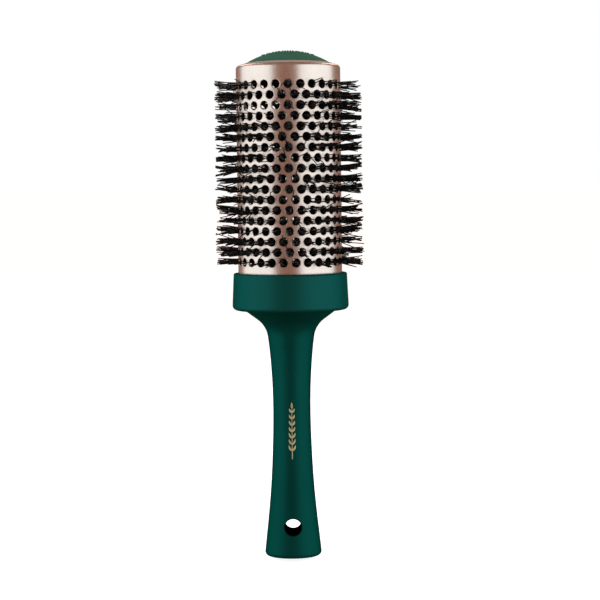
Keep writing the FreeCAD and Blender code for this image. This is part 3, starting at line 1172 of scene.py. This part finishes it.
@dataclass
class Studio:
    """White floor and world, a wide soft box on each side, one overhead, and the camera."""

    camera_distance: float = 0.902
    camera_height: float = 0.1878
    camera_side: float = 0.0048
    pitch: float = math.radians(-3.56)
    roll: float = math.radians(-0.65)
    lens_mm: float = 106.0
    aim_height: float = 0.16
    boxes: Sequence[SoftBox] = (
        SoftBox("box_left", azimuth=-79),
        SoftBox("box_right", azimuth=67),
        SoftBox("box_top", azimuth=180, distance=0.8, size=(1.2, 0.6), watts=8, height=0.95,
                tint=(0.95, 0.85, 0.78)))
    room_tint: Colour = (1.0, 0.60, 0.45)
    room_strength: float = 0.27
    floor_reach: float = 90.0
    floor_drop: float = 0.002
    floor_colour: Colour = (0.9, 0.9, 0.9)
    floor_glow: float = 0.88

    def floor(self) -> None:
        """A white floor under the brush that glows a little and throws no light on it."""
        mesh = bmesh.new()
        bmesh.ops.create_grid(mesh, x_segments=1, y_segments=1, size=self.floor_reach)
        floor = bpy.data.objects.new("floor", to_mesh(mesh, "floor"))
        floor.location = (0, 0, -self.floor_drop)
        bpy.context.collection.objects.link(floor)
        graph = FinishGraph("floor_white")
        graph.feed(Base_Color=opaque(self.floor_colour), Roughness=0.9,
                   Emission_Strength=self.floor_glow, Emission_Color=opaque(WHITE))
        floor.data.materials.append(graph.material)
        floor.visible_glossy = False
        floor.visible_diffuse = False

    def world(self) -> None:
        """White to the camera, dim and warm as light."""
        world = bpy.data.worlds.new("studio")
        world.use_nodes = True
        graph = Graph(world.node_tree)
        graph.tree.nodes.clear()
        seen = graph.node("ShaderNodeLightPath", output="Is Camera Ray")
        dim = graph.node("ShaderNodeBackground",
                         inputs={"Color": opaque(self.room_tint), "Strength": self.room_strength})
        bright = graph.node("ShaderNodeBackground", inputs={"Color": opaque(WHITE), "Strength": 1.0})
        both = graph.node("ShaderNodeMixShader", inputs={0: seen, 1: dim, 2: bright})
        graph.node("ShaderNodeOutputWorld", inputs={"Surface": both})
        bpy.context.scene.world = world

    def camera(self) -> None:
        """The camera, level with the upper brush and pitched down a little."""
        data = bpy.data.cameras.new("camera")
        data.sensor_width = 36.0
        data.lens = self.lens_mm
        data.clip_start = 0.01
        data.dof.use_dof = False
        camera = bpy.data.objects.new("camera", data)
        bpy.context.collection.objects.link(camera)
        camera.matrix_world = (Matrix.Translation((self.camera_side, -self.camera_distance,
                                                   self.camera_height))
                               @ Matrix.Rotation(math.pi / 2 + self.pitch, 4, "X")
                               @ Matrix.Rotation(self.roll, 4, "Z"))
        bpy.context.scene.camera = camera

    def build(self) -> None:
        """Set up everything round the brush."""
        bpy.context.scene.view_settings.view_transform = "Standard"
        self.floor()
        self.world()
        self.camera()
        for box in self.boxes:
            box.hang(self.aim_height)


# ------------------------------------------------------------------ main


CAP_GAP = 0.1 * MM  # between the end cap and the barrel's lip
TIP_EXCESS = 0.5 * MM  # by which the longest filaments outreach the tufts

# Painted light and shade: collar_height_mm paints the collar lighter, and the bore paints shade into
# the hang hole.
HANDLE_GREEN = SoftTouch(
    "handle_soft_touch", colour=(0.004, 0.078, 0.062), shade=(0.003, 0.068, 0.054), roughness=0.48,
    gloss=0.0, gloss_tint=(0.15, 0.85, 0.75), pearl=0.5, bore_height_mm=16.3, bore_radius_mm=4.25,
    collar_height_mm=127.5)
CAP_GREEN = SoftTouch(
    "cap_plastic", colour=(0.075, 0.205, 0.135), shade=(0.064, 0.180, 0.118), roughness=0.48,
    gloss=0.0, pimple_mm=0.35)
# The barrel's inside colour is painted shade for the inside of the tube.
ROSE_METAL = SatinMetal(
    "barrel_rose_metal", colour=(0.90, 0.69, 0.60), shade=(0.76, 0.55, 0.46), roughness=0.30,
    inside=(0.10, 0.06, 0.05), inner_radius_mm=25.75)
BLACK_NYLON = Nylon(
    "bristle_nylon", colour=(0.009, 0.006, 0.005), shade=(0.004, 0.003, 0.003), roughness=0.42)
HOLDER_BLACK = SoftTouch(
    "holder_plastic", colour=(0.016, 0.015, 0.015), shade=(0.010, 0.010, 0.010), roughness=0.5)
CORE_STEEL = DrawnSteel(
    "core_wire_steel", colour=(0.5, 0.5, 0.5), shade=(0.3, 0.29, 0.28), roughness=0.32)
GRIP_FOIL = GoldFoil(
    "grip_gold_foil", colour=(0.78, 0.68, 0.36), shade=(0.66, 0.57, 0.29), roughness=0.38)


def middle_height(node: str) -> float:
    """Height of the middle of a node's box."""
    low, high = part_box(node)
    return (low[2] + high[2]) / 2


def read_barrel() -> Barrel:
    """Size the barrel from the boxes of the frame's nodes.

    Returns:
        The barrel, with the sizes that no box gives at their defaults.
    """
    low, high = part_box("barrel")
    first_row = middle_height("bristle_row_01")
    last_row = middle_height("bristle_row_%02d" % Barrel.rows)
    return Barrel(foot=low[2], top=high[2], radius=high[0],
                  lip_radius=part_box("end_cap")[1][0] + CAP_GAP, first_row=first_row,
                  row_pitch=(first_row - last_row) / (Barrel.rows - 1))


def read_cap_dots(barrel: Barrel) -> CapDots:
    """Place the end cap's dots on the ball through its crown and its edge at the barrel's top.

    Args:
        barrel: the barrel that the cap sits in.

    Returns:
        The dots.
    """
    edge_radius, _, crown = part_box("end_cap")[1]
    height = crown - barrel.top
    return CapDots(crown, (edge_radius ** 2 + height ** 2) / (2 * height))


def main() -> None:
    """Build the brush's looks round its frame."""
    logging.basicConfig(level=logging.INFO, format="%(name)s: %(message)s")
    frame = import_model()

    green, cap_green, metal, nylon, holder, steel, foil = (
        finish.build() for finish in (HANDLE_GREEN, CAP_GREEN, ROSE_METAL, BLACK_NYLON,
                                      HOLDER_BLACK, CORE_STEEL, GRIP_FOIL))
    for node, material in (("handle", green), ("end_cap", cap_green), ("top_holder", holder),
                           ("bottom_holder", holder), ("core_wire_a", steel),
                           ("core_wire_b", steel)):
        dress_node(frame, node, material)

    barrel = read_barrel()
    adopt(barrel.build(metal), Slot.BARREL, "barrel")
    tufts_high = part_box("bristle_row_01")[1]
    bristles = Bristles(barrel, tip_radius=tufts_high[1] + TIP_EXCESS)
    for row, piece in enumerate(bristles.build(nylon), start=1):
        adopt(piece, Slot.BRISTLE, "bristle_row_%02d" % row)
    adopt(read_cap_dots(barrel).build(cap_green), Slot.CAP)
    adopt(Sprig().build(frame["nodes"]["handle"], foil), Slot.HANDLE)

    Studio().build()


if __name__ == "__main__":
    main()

* * *

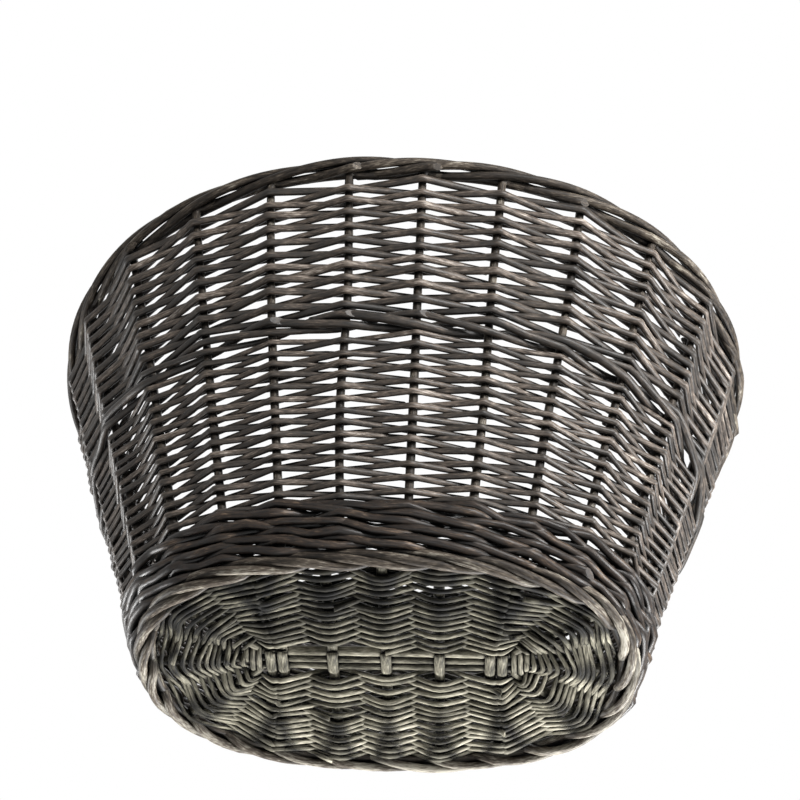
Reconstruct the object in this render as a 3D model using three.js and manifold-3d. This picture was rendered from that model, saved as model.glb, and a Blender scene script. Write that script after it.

**What the exercise asks**
Look back at the entries above. Retype the line with "Keep writing the", the line with "floor_glow: float = 0.88", and all lines in between.

**Solution to the problem**
Keep writing the FreeCAD and Blender code for this image. This is part 3, starting at line 1172 of scene.py. This part finishes it.
@dataclass
class Studio:
    """White floor and world, a wide soft box on each side, one overhead, and the camera."""

    camera_distance: float = 0.902
    camera_height: float = 0.1878
    camera_side: float = 0.0048
    pitch: float = math.radians(-3.56)
    roll: float = math.radians(-0.65)
    lens_mm: float = 106.0
    aim_height: float = 0.16
    boxes: Sequence[SoftBox] = (
        SoftBox("box_left", azimuth=-79),
        SoftBox("box_right", azimuth=67),
        SoftBox("box_top", azimuth=180, distance=0.8, size=(1.2, 0.6), watts=8, height=0.95,
                tint=(0.95, 0.85, 0.78)))
    room_tint: Colour = (1.0, 0.60, 0.45)
    room_strength: float = 0.27
    floor_reach: float = 90.0
    floor_drop: float = 0.002
    floor_colour: Colour = (0.9, 0.9, 0.9)
    floor_glow: float = 0.88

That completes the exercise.